*Request*.
Skip every line before the one containing "frame = import_model()", then copy that line and the rest of the entries below exactly, through the last line.

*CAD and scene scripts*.
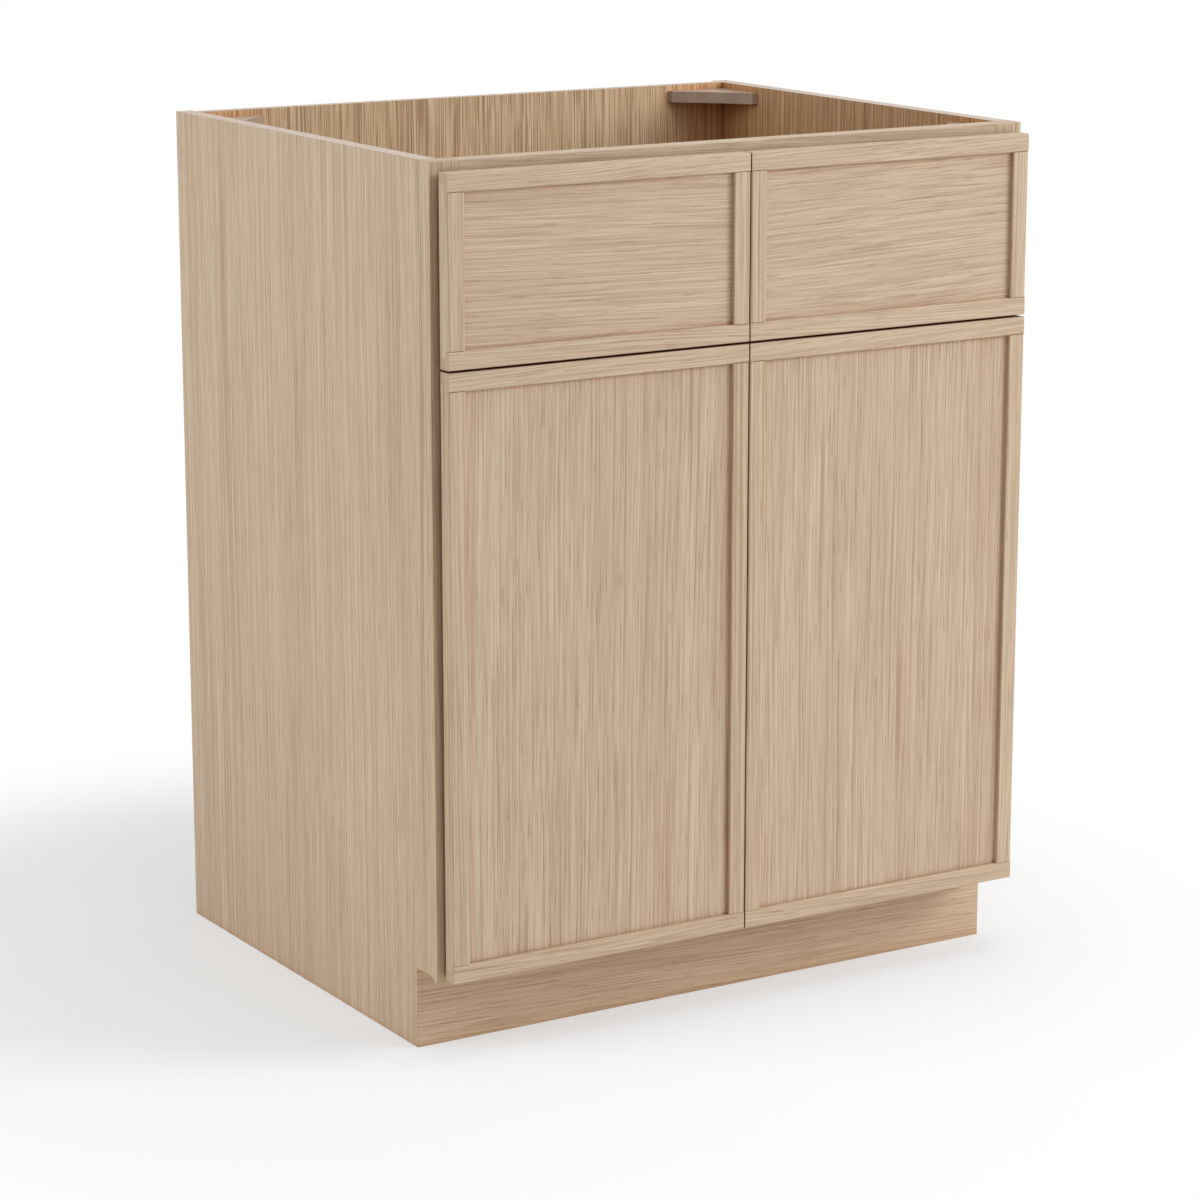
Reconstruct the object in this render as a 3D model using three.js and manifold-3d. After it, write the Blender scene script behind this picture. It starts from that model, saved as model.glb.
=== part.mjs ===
// Sink base cabinet with two doors and two false drawer fronts.
// Millimetres, +Z up, the front faces -Y, and the origin is the middle of the footprint on the floor.

import * as THREE from "three";
import { mergeVertices } from "three/addons/utils/BufferGeometryUtils.js";
import Module from "manifold-3d";

const wasm = await Module();
wasm.setup();

// ---------------------------------------------------------------------------
// Driving dimensions
// ---------------------------------------------------------------------------

// Carcass
const cabinetWidth = 685.8;
const cabinetHeight = 876.3;
const cabinetDepth = 546.1; // front of the face frame to the rear edges of the sides
const sideThickness = 18;
const backThickness = 12.7;
const backInset = 8; // rear edge of the sides to the rear of the back panel
const floorThickness = 15.9;
const dadoDepth = 6; // grooves in the sides that hold the floor and the back
const glueGap = 0.1; // clearance between two fixed, mating faces
const overcut = 1; // how far a cut runs past the face that it opens

// Toe kick
const toeRecess = 41;
const toeNotchHeight = 82.2;
const toeBoardThickness = 12.7;
const toeCoveRadius = 10.5; // rounded upper front corner of the notch
const toeCoveReach = 13.5; // front of the frame to where the cove meets the top of the notch
const toeLipDrop = 4.7; // how far the face frame reaches below the notch

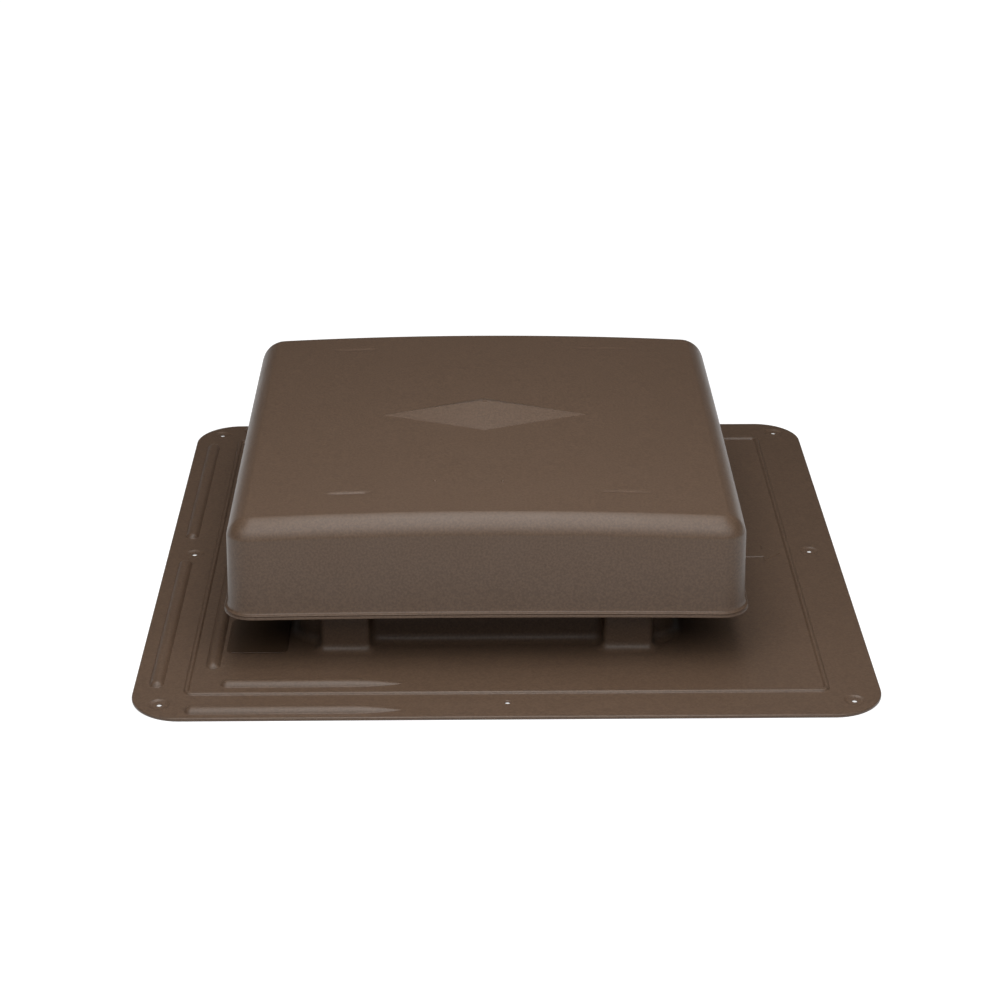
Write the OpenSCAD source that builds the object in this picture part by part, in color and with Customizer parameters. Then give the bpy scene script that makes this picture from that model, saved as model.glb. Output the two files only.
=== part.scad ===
// Static roof vent for an attic: a flanged base, an insect screen and a drafted hood.
// The flange lies on the roof deck, the throat stands over the hole and the hood keeps rain out.

/* [Flange] */
// Width of the flange along the slope
flange_w = 419.1; // [405:0.1:440]
// Depth of the flange across the slope
flange_d = 419.1; // [412:0.1:440]
// Thickness of the flange sheet
flange_t = 2; // [1.8:0.1:3]
// Radius of the flange corners
flange_r = 29; // [20:0.5:36]

/* [Nail holes] */
// Distance from the flange's edge to the rows of holes
nail_margin = 16.55; // [14:0.05:17.5]
// Diameter of a nail hole
nail_dia = 2.8; // [2:0.1:4]
// Diameter of the ring raised round a hole
nail_ring_dia = 10.6; // [9:0.1:11]
// Height of that ring above the sheet
nail_ring_h = 0.7; // [0.4:0.1:1.2]

/* [Frame bead] */
// Distance from the left and right edges to the bead
bead_margin_x = 30.05; // [29:0.05:31.5]
// Distance from the front and rear edges to the bead
bead_margin_y = 27.55; // [26.5:0.05:29.5]
// Radius of the bead's round section
bead_r = 1.6; // [1.2:0.1:1.8]
// Height of the bead above the sheet
bead_h = 1.2; // [0.8:0.1:1.5]
// Radius of the bead's corners
bead_corner_r = 4; // [3:0.5:8]

/* [Ribs] */
// Width of a rib where it leaves the sheet
rib_w = 8.2; // [6:0.2:9]
// Height of a rib above the sheet
rib_h = 2.6; // [1.6:0.1:3]
// Distance from the left edge to the outer side ribs
rib_outer_margin_x = 12.55; // [10.5:0.05:13.5]
// Distance from the left edge to the inner side ribs
rib_inner_margin_x = 42.15; // [39.5:0.05:45.5]
// Distance from the front and rear edges to the outer ribs
rib_outer_margin_y = 8.95; // [7.5:0.05:10.5]
// Distance from the front and rear edges to the inner ribs
rib_inner_margin_y = 39.15; // [37.5:0.05:41.5]
// Length of the point at the end of the front and rear ribs
rib_point = 15; // [10:1:25]

/* [Throat] */
// Width of the throat over its walls
throat_w = 219; // [200:1:224]
// Depth of the throat over its walls
throat_d = 239; // [230:1:243]
// Height of the throat's rim above the roof
throat_h = 42; // [38:1:50]
// Thickness of the throat's wall
throat_wall = 2.5; // [2.2:0.1:3]
// Radius of the throat's outer corners
throat_r = 14; // [10:0.5:20]
// How far throat and hood sit down the slope from the flange's middle
throat_shift = 11; // [8:0.5:12]
// Radius of the fillet at the foot of the throat and posts
foot_r = 3.5; // [2:0.5:4]

/* [Posts] */
// Distance between two posts along the slope
post_pitch = 163; // [150:1:168]
// Width of a post
post_w = 28.4; // [24:0.2:32]
// Distance of a post's outer face from the middle
post_reach = 131.4; // [129:0.2:134]
// Wall thickness of a post
post_wall = 2; // [1.6:0.1:2.4]
// Depth of the hood's plug in a post
plug_depth = 14; // [8:1:20]
// Clearance round the plug on each side
plug_clear = 0.15; // [0.05:0.05:0.3]
// How far the hood's pad reaches in past a post
pad_lap = 3.5; // [1:0.5:5]

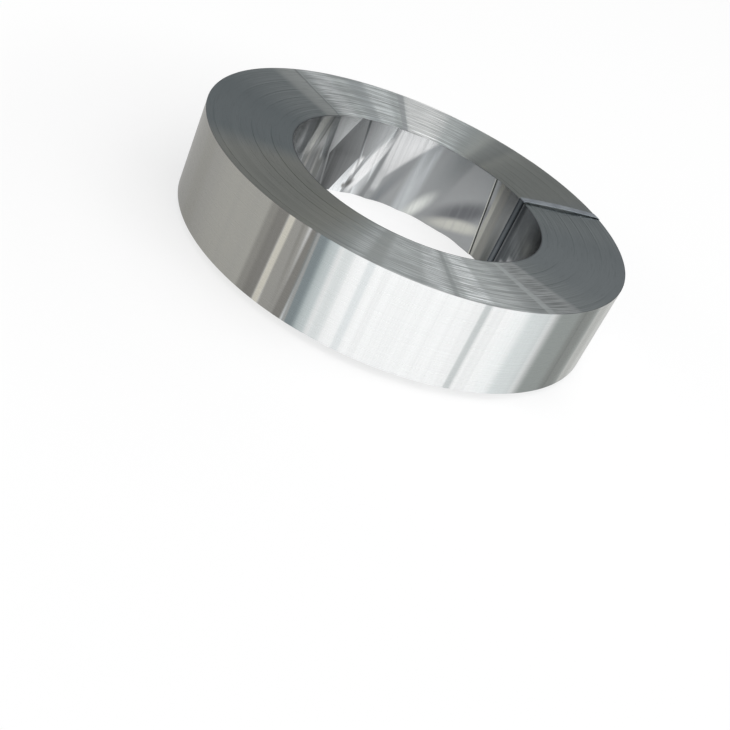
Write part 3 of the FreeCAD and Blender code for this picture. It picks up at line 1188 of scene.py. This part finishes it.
@dataclass(frozen=True)
class Panel:
    """A soft light panel: where its middle stands round the coil, its size and how bright it is."""

    name: str
    azimuth: float
    elevation: float
    width: float
    height: float
    radiance: float
    colour: Colour = (1.0, 1.0, 1.0)
    distance: float = 7.0

    def light(self, target: Vector) -> None:
        """Sets the panel up.

        Args:
            target: what it faces.
        """
        data = bpy.data.lights.new(self.name, "AREA")
        data.shape = "RECTANGLE"
        data.size, data.size_y = self.width, self.height
        data.energy = self.radiance * math.pi * self.width * self.height
        data.color = self.colour
        lamp = bpy.data.objects.new(self.name, data)
        bpy.context.scene.collection.objects.link(lamp)
        away = direction(self.azimuth, self.elevation)
        lamp.location = target + away * self.distance
        lamp.rotation_euler = away.to_track_quat("Z", "Y").to_euler()
        lamp.visible_camera = False


@dataclass(frozen=True)
class CeilingPanel:
    """A soft light panel over the coil. Its corners are given for a ceiling one metre up."""

    name: str
    corners: tuple[Pair, ...]
    radiance: float = 2.0
    colour: Colour = (1.0, 1.0, 1.0)
    height: float = 4.5

    def hang(self) -> None:
        """Hangs the panel up, where the camera doesn't see it."""
        bpy.ops.mesh.primitive_circle_add(vertices=len(self.corners), fill_type="NGON")
        panel = bpy.context.object
        panel.name = panel.data.name = self.name
        for vertex, (x, y) in zip(panel.data.vertices, self.corners):
            vertex.co = (x * self.height, y * self.height, self.height)
        surface = Surface(self.name)
        glow = surface.add("Emission", Color=self.colour, Strength=self.radiance)
        surface.show(glow.outputs[0])
        panel.data.materials.append(surface.material)
        panel.visible_camera = False


@dataclass(frozen=True)
class Studio:
    """The pale floor, the soft light and the camera.

    white_share is how white the floor shows at the two radii of shadow_reach. The camera's azimuth
    is from +Y.
    """

    floor_radius: float = 14.0
    floor_sides: int = 96
    floor_colour: Colour = (0.9, 0.9, 0.9)
    floor_roughness: float = 0.9
    shadow_reach: Pair = (0.5, 1.1)
    white_share: Pair = (0.7, 0.96)
    sky: Colour = (0.29, 0.295, 0.3)
    horizon: Colour = (0.972, 0.972, 0.972)
    horizon_span: Pair = (0.06, 0.2)
    lit_point: Point = (0.0, 0.0, 0.1)
    panels: tuple[Panel, ...] = (
        Panel("front_panel", -73.0, 30.0, 7.6, 5.0, 2.0),
        Panel("right_panel", -20.0, 30.0, 2.6, 5.0, 2.1),
        Panel("left_strip", -136.0, 28.0, 0.3, 5.0, 2.4, (1.0, 0.95, 0.84)),
    )
    ceiling: tuple[CeilingPanel, ...] = (
        CeilingPanel(
            "ceiling_right",
            ((0.17, 0.39), (0.26, 0.04), (0.38, -0.31), (0.62, -0.8), (1.2, 0.45), (0.49, 0.8)),
        ),
        CeilingPanel(
            "ceiling_left",
            (
                (0.14, 0.39), (-0.16, 0.39), (-0.36, -0.31), (-0.5, -0.6),
                (0.47, -0.6), (0.34, -0.31), (0.22, 0.04),
            ),
        ),
    )
    focal_pixels: float = 1102.56
    frame_pixels: float = 730.0
    sensor_width: float = 36.0
    camera_place: Point = (0.0, -1.9731, 0.9295)
    camera_azimuth: float = 1.61
    camera_elevation: float = -30.59
    camera_roll: float = 25.87

    def floor(self) -> None:
        """Lays the floor, which shows white away from the object and keeps the shadow near it."""
        bpy.ops.mesh.primitive_circle_add(
            vertices=self.floor_sides, radius=self.floor_radius, fill_type="NGON"
        )
        floor = bpy.context.object
        floor.name = "floor"
        surface = Surface("pale_floor", metallic=0.0)
        surface.set(Roughness=self.floor_roughness, Base_Color=self.floor_colour)
        path = surface.add("LightPath")
        seen = path.outputs["Is Camera Ray"]
        for ray in ("Is Glossy Ray", "Is Transmission Ray"):
            seen = surface.maths("MAXIMUM", seen, path.outputs[ray])
        share = surface.ramp(surface.radius, self.shadow_reach, self.white_share)
        white = surface.add("Emission", Strength=1.0)
        mixed = surface.add("MixShader")
        parts = (surface.maths("MULTIPLY", seen, share), surface.shader.outputs[0], white.outputs[0])
        for socket, part in zip(mixed.inputs, parts):
            surface.put(socket, part)
        surface.show(mixed.outputs[0])
        floor.data.materials.append(surface.material)

    def world(self) -> None:
        """Fills the room with even soft light, and makes it pale along the horizon."""
        world = bpy.data.worlds.new("soft_room")
        bpy.context.scene.world = world
        world.use_nodes = True
        graph = Graph(world.node_tree)
        towards = graph.add("TexCoord").outputs["Generated"]
        rise = graph.add("SeparateXYZ", Vector=towards).outputs[2]
        colour = graph.mix(graph.ramp(rise, self.horizon_span), self.horizon, self.sky)
        graph.fill(world.node_tree.nodes["Background"], Strength=1.0, Color=colour)

    def camera(self) -> None:
        """Sets the camera up where the photograph was taken from."""
        data = bpy.data.cameras.new("camera")
        data.sensor_width = self.sensor_width
        data.lens = self.focal_pixels / self.frame_pixels * data.sensor_width
        camera = bpy.data.objects.new("camera", data)
        bpy.context.scene.collection.objects.link(camera)
        ahead = direction(90.0 - self.camera_azimuth, self.camera_elevation)
        level = ahead.cross(Vector((0.0, 0.0, 1.0))).normalized()
        upright = level.cross(ahead)
        roll = math.radians(self.camera_roll)
        right = level * math.cos(roll) + upright * math.sin(roll)
        above = upright * math.cos(roll) - level * math.sin(roll)
        turned = Matrix((right, above, -ahead)).transposed().to_4x4()
        camera.matrix_world = Matrix.Translation(self.camera_place) @ turned
        bpy.context.scene.camera = camera

    def build(self) -> None:
        """Sets up the whole studio."""
        bpy.context.scene.view_settings.view_transform = "Standard"
        self.floor()
        self.world()
        for panel in self.panels:
            panel.light(Vector(self.lit_point))
        for panel in self.ceiling:
            panel.hang()
        self.camera()


def main() -> None:
    """Builds the scene."""
    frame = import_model()
    bpy.ops.object.select_all(action="DESELECT")
    Studio().build()
    bpy.ops.object.select_all(action="DESELECT")
    StripCoil().build(coil_finishes())
    Strapping().dress(frame["nodes"])


if __name__ == "__main__":
    logging.basicConfig(level=logging.INFO)
    main()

*Expected answer*.
    frame = import_model()
    bpy.ops.object.select_all(action="DESELECT")
    Studio().build()
    bpy.ops.object.select_all(action="DESELECT")
    StripCoil().build(coil_finishes())
    Strapping().dress(frame["nodes"])


if __name__ == "__main__":
    logging.basicConfig(level=logging.INFO)
    main()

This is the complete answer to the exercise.